Start of DATA SUPPLIED

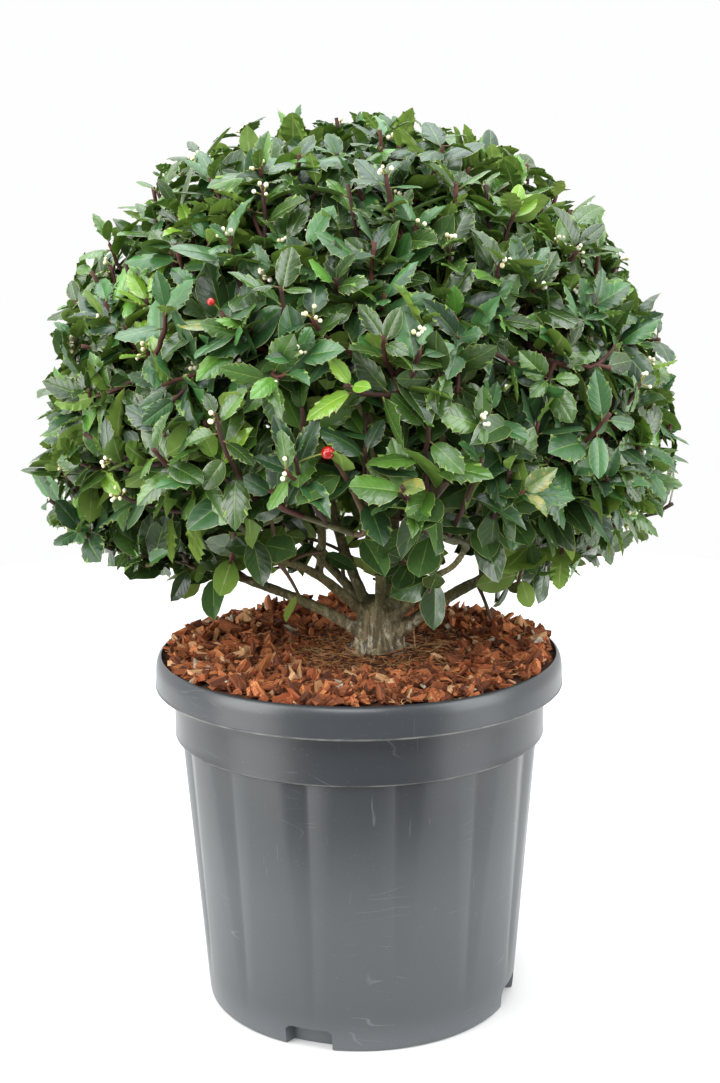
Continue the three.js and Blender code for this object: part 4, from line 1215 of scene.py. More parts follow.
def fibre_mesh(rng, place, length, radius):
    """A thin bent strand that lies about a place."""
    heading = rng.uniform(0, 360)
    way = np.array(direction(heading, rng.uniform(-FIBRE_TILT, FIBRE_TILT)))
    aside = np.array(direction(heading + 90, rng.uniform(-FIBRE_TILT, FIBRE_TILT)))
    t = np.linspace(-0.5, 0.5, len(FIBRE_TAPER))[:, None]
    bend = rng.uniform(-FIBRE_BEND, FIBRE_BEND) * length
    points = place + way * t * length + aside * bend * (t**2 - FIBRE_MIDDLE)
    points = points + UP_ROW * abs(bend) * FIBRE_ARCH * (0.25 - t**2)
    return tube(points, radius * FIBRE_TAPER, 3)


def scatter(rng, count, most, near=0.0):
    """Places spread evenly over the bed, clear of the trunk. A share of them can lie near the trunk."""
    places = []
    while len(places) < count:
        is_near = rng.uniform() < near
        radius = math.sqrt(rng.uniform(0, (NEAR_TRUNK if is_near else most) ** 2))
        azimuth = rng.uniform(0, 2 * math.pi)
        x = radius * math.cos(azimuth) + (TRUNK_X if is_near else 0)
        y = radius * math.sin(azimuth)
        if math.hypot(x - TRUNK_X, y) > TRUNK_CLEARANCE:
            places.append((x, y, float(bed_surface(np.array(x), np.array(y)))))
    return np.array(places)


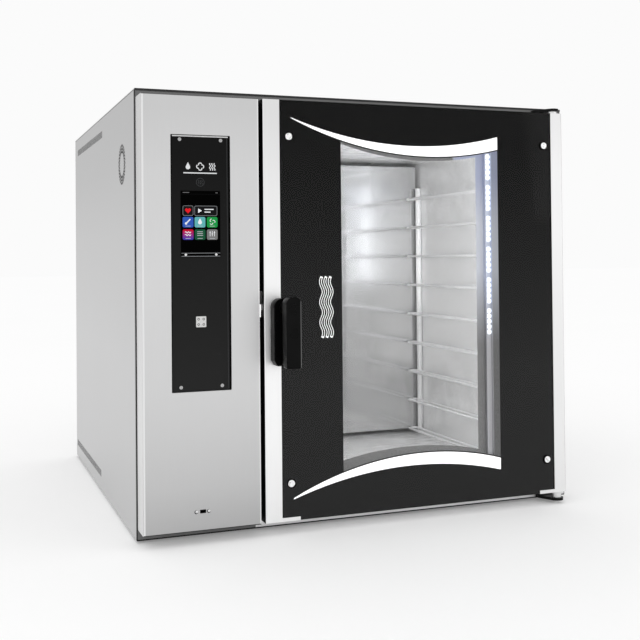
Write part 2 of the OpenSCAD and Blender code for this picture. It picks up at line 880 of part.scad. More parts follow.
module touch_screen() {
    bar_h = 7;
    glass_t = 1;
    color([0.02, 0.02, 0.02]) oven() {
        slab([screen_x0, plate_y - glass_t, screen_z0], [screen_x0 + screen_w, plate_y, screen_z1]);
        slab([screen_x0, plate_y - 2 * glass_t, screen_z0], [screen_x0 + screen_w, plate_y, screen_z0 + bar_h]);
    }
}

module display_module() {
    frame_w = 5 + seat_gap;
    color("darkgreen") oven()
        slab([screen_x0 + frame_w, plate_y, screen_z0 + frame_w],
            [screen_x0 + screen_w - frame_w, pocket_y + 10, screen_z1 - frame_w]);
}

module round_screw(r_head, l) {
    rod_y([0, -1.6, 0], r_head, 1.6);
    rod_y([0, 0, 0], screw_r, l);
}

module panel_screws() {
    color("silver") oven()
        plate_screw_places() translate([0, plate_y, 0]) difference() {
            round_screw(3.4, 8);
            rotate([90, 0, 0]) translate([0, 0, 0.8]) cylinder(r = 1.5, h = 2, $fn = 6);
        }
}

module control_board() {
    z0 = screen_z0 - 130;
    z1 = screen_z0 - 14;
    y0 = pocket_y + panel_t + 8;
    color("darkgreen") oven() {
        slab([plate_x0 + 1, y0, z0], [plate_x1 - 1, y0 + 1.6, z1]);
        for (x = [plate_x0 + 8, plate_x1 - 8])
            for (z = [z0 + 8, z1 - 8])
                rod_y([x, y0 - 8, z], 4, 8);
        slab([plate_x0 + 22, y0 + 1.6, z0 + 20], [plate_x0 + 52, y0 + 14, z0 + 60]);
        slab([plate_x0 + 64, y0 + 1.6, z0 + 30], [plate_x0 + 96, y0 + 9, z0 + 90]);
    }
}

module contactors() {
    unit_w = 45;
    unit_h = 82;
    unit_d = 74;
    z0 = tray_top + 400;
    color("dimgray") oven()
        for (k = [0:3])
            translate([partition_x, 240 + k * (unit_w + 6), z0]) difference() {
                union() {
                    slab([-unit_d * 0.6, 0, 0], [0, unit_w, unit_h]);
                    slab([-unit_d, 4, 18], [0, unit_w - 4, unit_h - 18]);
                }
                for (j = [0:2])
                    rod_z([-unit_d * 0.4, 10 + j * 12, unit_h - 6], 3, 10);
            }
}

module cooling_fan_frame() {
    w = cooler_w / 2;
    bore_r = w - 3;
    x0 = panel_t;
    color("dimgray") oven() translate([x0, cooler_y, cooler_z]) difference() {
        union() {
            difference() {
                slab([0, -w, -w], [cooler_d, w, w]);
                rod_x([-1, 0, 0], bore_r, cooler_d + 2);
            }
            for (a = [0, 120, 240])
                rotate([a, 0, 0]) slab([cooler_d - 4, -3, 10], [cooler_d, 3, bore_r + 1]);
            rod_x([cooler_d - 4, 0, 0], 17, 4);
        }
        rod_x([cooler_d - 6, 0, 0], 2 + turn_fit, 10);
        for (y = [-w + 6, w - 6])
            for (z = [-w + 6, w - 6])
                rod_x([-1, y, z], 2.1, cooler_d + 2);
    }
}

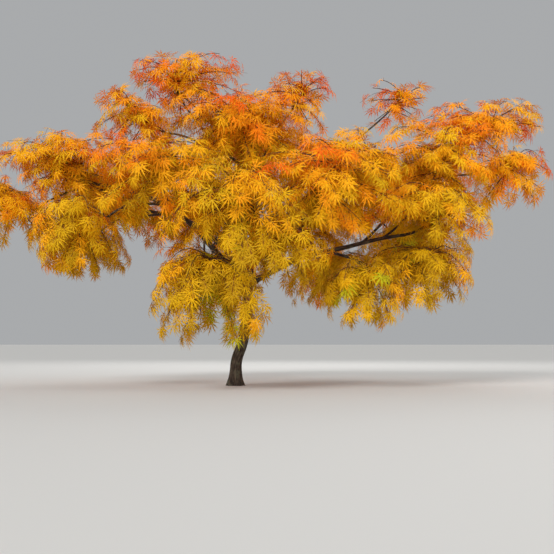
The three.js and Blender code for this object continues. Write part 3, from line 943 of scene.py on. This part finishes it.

End of DATA SUPPLIED

*TASK DESCRIPTION*
Print out the whole listing exactly as it appears.

*ANSWER TO THE TASK*
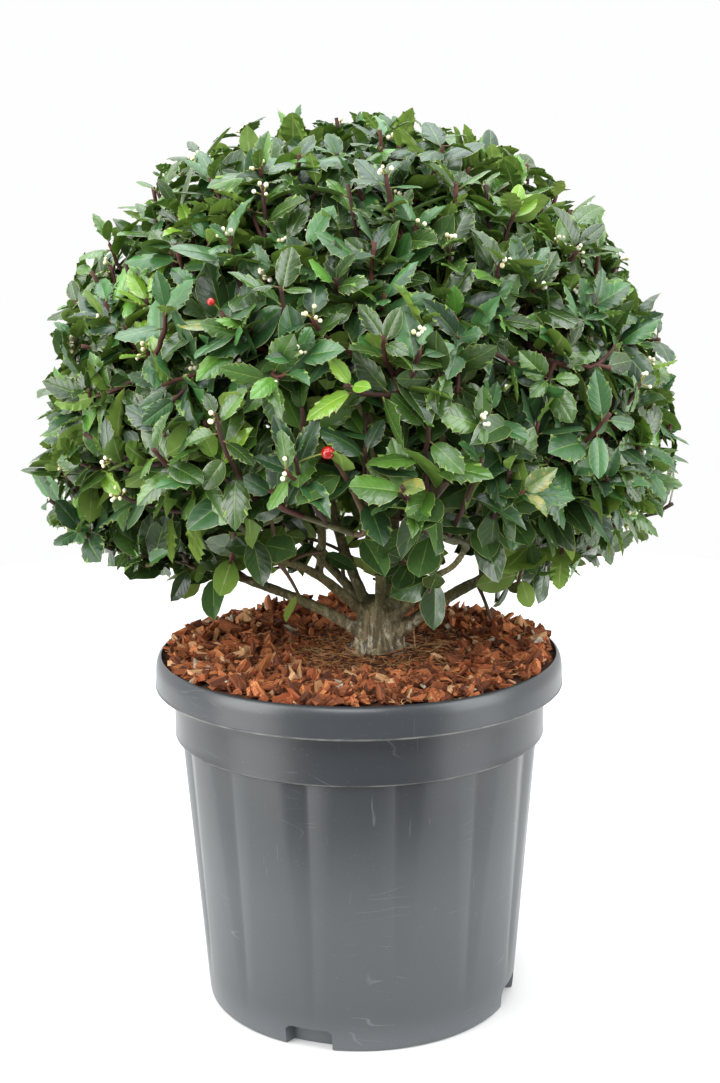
Continue the three.js and Blender code for this object: part 4, from line 1215 of scene.py. More parts follow.
def fibre_mesh(rng, place, length, radius):
    """A thin bent strand that lies about a place."""
    heading = rng.uniform(0, 360)
    way = np.array(direction(heading, rng.uniform(-FIBRE_TILT, FIBRE_TILT)))
    aside = np.array(direction(heading + 90, rng.uniform(-FIBRE_TILT, FIBRE_TILT)))
    t = np.linspace(-0.5, 0.5, len(FIBRE_TAPER))[:, None]
    bend = rng.uniform(-FIBRE_BEND, FIBRE_BEND) * length
    points = place + way * t * length + aside * bend * (t**2 - FIBRE_MIDDLE)
    points = points + UP_ROW * abs(bend) * FIBRE_ARCH * (0.25 - t**2)
    return tube(points, radius * FIBRE_TAPER, 3)


def scatter(rng, count, most, near=0.0):
    """Places spread evenly over the bed, clear of the trunk. A share of them can lie near the trunk."""
    places = []
    while len(places) < count:
        is_near = rng.uniform() < near
        radius = math.sqrt(rng.uniform(0, (NEAR_TRUNK if is_near else most) ** 2))
        azimuth = rng.uniform(0, 2 * math.pi)
        x = radius * math.cos(azimuth) + (TRUNK_X if is_near else 0)
        y = radius * math.sin(azimuth)
        if math.hypot(x - TRUNK_X, y) > TRUNK_CLEARANCE:
            places.append((x, y, float(bed_surface(np.array(x), np.array(y)))))
    return np.array(places)


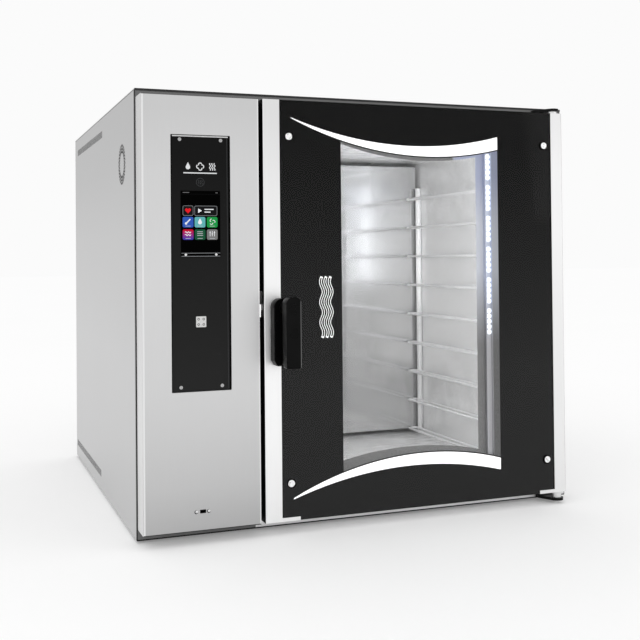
Write part 2 of the OpenSCAD and Blender code for this picture. It picks up at line 880 of part.scad. More parts follow.
module touch_screen() {
    bar_h = 7;
    glass_t = 1;
    color([0.02, 0.02, 0.02]) oven() {
        slab([screen_x0, plate_y - glass_t, screen_z0], [screen_x0 + screen_w, plate_y, screen_z1]);
        slab([screen_x0, plate_y - 2 * glass_t, screen_z0], [screen_x0 + screen_w, plate_y, screen_z0 + bar_h]);
    }
}

module display_module() {
    frame_w = 5 + seat_gap;
    color("darkgreen") oven()
        slab([screen_x0 + frame_w, plate_y, screen_z0 + frame_w],
            [screen_x0 + screen_w - frame_w, pocket_y + 10, screen_z1 - frame_w]);
}

module round_screw(r_head, l) {
    rod_y([0, -1.6, 0], r_head, 1.6);
    rod_y([0, 0, 0], screw_r, l);
}

module panel_screws() {
    color("silver") oven()
        plate_screw_places() translate([0, plate_y, 0]) difference() {
            round_screw(3.4, 8);
            rotate([90, 0, 0]) translate([0, 0, 0.8]) cylinder(r = 1.5, h = 2, $fn = 6);
        }
}

module control_board() {
    z0 = screen_z0 - 130;
    z1 = screen_z0 - 14;
    y0 = pocket_y + panel_t + 8;
    color("darkgreen") oven() {
        slab([plate_x0 + 1, y0, z0], [plate_x1 - 1, y0 + 1.6, z1]);
        for (x = [plate_x0 + 8, plate_x1 - 8])
            for (z = [z0 + 8, z1 - 8])
                rod_y([x, y0 - 8, z], 4, 8);
        slab([plate_x0 + 22, y0 + 1.6, z0 + 20], [plate_x0 + 52, y0 + 14, z0 + 60]);
        slab([plate_x0 + 64, y0 + 1.6, z0 + 30], [plate_x0 + 96, y0 + 9, z0 + 90]);
    }
}

module contactors() {
    unit_w = 45;
    unit_h = 82;
    unit_d = 74;
    z0 = tray_top + 400;
    color("dimgray") oven()
        for (k = [0:3])
            translate([partition_x, 240 + k * (unit_w + 6), z0]) difference() {
                union() {
                    slab([-unit_d * 0.6, 0, 0], [0, unit_w, unit_h]);
                    slab([-unit_d, 4, 18], [0, unit_w - 4, unit_h - 18]);
                }
                for (j = [0:2])
                    rod_z([-unit_d * 0.4, 10 + j * 12, unit_h - 6], 3, 10);
            }
}

module cooling_fan_frame() {
    w = cooler_w / 2;
    bore_r = w - 3;
    x0 = panel_t;
    color("dimgray") oven() translate([x0, cooler_y, cooler_z]) difference() {
        union() {
            difference() {
                slab([0, -w, -w], [cooler_d, w, w]);
                rod_x([-1, 0, 0], bore_r, cooler_d + 2);
            }
            for (a = [0, 120, 240])
                rotate([a, 0, 0]) slab([cooler_d - 4, -3, 10], [cooler_d, 3, bore_r + 1]);
            rod_x([cooler_d - 4, 0, 0], 17, 4);
        }
        rod_x([cooler_d - 6, 0, 0], 2 + turn_fit, 10);
        for (y = [-w + 6, w - 6])
            for (z = [-w + 6, w - 6])
                rod_x([-1, y, z], 2.1, cooler_d + 2);
    }
}

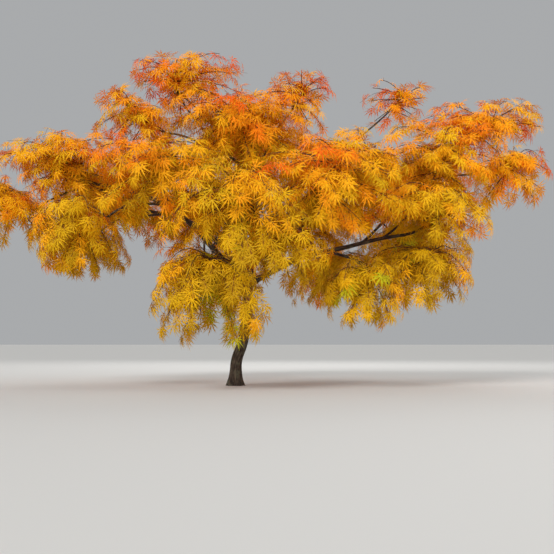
The three.js and Blender code for this object continues. Write part 3, from line 943 of scene.py on. This part finishes it.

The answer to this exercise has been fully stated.